In the 2003 Polish European Union membership referendum, the Union campaigned for a "yes" vote. In 2005, it became a founding member of the Smolna Friends Association (Stowarzyszenie Przyjaciół "Smolna"), which united the members of former and surviving socialist youth associations, including the Union of Polish Youth, Union of Socialist Youth, and others.
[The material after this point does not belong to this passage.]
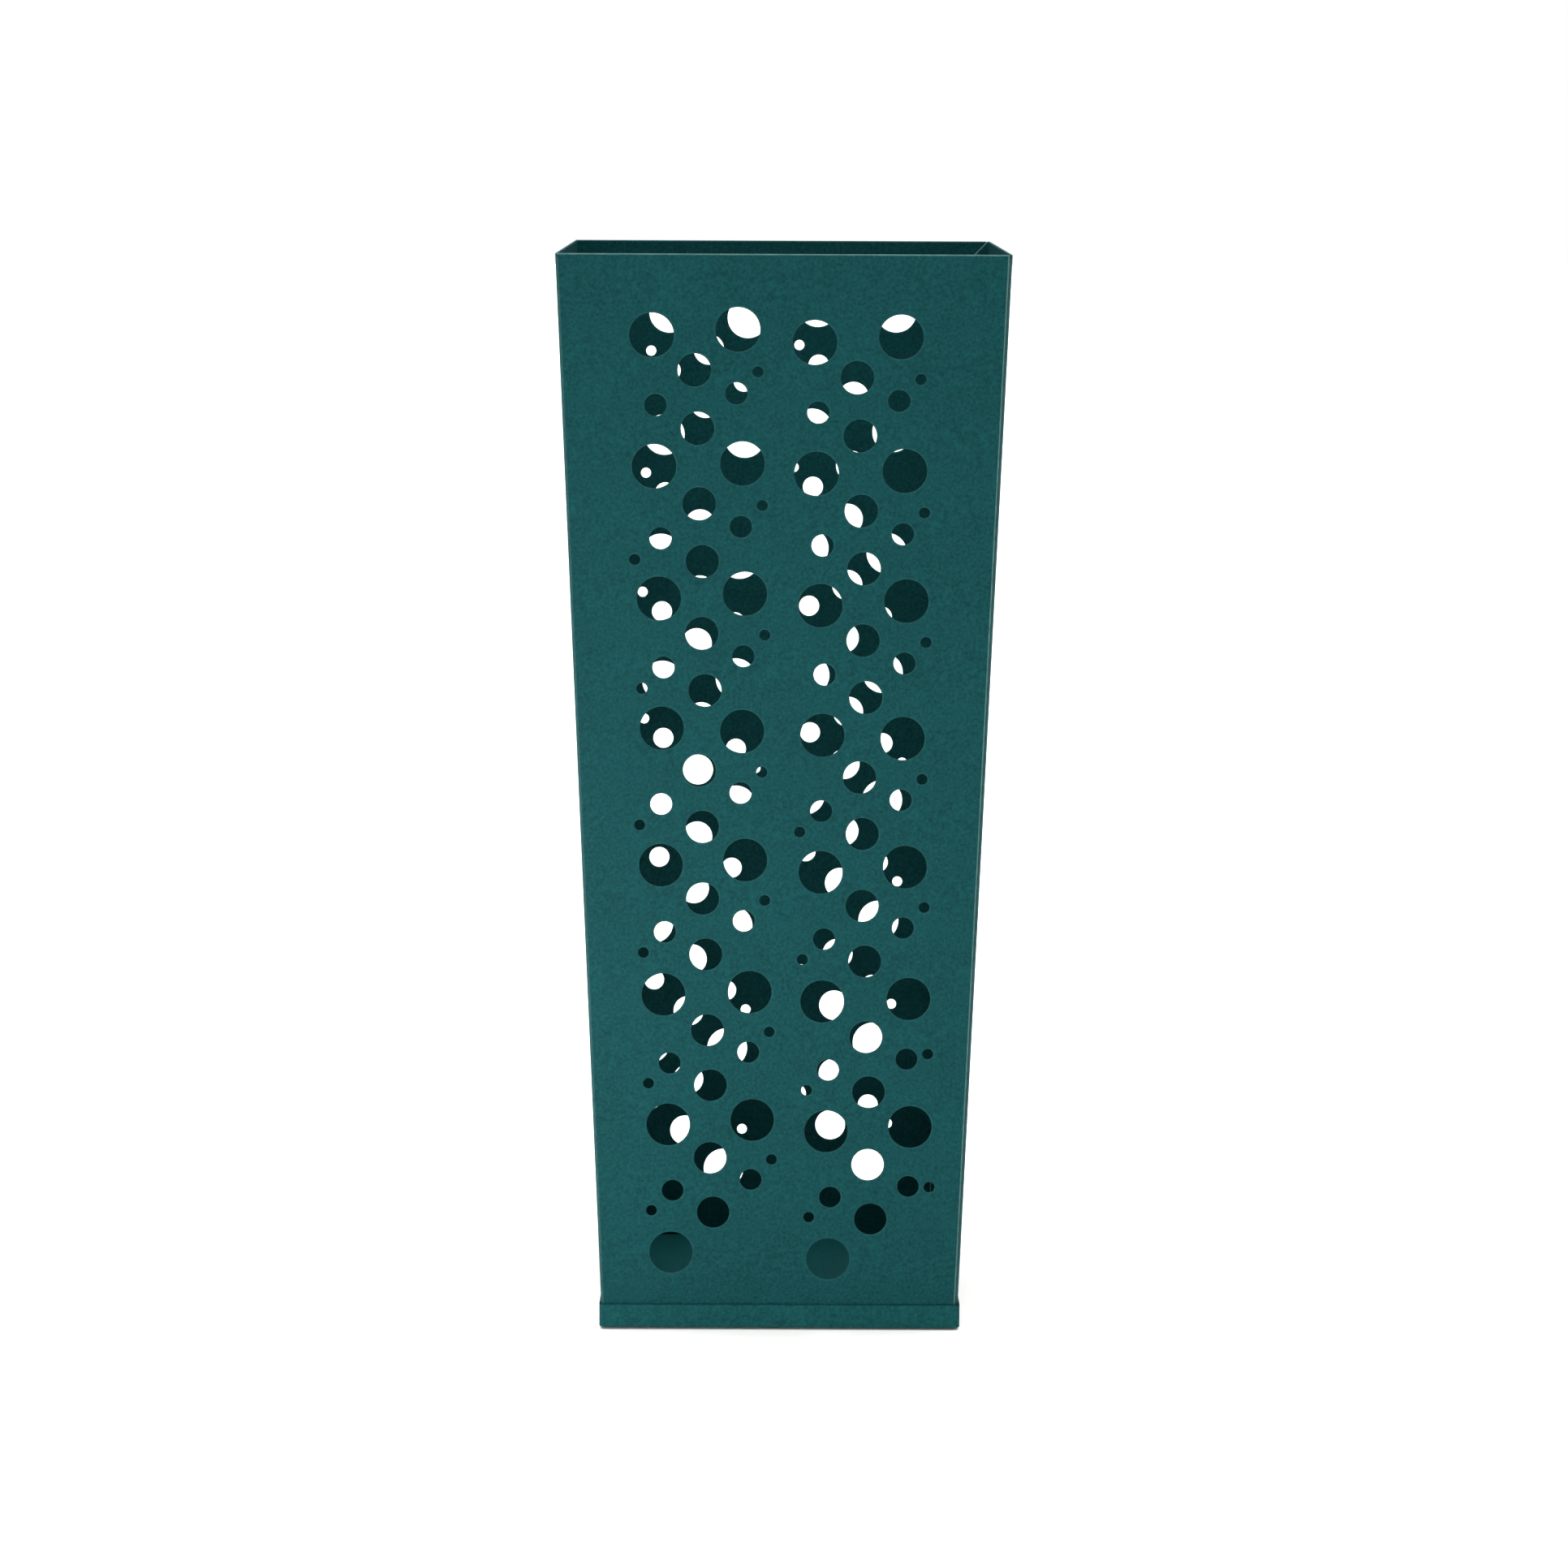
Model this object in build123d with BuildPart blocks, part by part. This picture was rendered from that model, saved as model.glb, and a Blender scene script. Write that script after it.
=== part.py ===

In 2006, the Union was the subject of a minor controversy when it was found out that the Ministry of National Education was funding some of the organisation's activities, such as aid to children from poor families. The Polish Minister of Education at the time, Roman Giertych, vowed to halt any funding to the Union given its communist history. In response, ZSMP clarified that it received funding for humanitarian actions and that it is no longer associated with any party. By 2006, the organisation has amassed about 50 thousand members. In 2008, the SLD unsuccessfully tried to create a left-wing front together with post-communist radical left, including Union of the Left, Edward Gierek's Economic Revival Movement, and ZSMP. In 2009, the ZSMP ceded the buildings it stayed in ownership of after 1989, such as a ruined holiday resort in Ameliówka, as well as its old headquarters at Smolna 40, which it had been illegally occupying for years.

In 2016, the Polish Socialist Youth Union was reported to regularly visit Cuba, and the movement's leader, Bogusław Wontor, founded the Polish-Cuban Friendship Association (Towarzystwo Przyjaźni Polsko-Kubańskiej). By 2020, it remained in control of some properties, such as public pools.